18 May, 2016 - by Pearse Doherty TD

Sinn Féin Finance Spokesperson Deputy Pearse Doherty has today (Wednesday) branded the closure of the children and young people’s residential unit at Knocknamona in Letterkenny as ‘extremely concerning’ and has called on the relevant authorities to explain what lead to the decision to shut the facility.

Deputy Doherty’s expressed concern that a number of children who had resided in the care of the state at Knocknamona have been moved more than 200 miles away at just 24 hours notice. 

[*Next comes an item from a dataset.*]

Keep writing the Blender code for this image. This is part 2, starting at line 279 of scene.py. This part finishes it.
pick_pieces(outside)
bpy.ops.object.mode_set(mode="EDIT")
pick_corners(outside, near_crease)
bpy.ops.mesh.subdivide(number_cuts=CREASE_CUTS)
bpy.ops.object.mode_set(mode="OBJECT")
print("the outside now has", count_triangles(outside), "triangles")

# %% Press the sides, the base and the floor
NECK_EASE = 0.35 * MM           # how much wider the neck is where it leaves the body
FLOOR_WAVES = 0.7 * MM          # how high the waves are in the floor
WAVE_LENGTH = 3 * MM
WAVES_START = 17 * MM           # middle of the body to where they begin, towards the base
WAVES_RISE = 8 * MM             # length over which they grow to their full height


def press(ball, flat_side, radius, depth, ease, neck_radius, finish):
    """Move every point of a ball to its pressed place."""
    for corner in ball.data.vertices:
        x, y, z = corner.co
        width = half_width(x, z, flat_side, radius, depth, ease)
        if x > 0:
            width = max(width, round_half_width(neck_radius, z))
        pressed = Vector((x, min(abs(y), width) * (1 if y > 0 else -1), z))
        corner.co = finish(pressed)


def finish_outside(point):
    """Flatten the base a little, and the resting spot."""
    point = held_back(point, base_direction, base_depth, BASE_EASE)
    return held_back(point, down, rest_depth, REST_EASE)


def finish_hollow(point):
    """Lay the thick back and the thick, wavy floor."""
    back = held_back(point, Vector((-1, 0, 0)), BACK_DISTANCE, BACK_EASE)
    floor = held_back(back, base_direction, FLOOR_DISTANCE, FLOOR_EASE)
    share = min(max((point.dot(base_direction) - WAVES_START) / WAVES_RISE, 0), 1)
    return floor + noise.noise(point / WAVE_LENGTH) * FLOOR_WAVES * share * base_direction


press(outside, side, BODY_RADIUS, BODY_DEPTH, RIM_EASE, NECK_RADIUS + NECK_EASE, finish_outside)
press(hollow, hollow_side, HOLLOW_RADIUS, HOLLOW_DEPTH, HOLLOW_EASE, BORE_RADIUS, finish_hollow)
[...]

Deputy Doherty has now demanded urgent answers from the Child and Family Agency TUSLA to explain the closure and to outline what measures have been put in place to ensure the welfare of service users.

Deputy Doherty said:

“Over the course of the weekend, I was quite concerned to learn of the sudden closure of the Knocknamona Residential Care unit and the subsequent decision to transfer residents to alternative accommodation outside the county.

“Worryingly, I believe that some of the children who had been staying at the unit in Letterkenny were forced to relocate to care facilities more than 200 miles away as part of this action, having been given a mere 24 hours’ notice prior to the move.

“It’s extremely concerning to think that some of the most vulnerable children and young people, who have come to settle into life at the facility and which they referred to as their home, can be ordered to up sticks and leave and move to a unit several counties away to be housed in strange settings in a strange community.

“At the very start of this week, I contacted to inquire about the closure of Knocknamona, and while I was initially given assurances that I would be provided with a comprehensive update of the situation, I have yet to hear anything more from the agency – this is simply unacceptable and I will be following up with TUSLA to demand answers.

“I cannot understand the rationale of the authorities responsible in their making this decision which, in effect, has turned the lives of these children upside down without so much as an explanation having yet been given as to why residential services have been suspended.

“While I await a reply from the child and family agency, I have also yesterday written to HIQA to ask the authority for the findings of the most recent inspection carried out at the facility which I hope may shed some much needed light on why the decision to transfer residents was made.”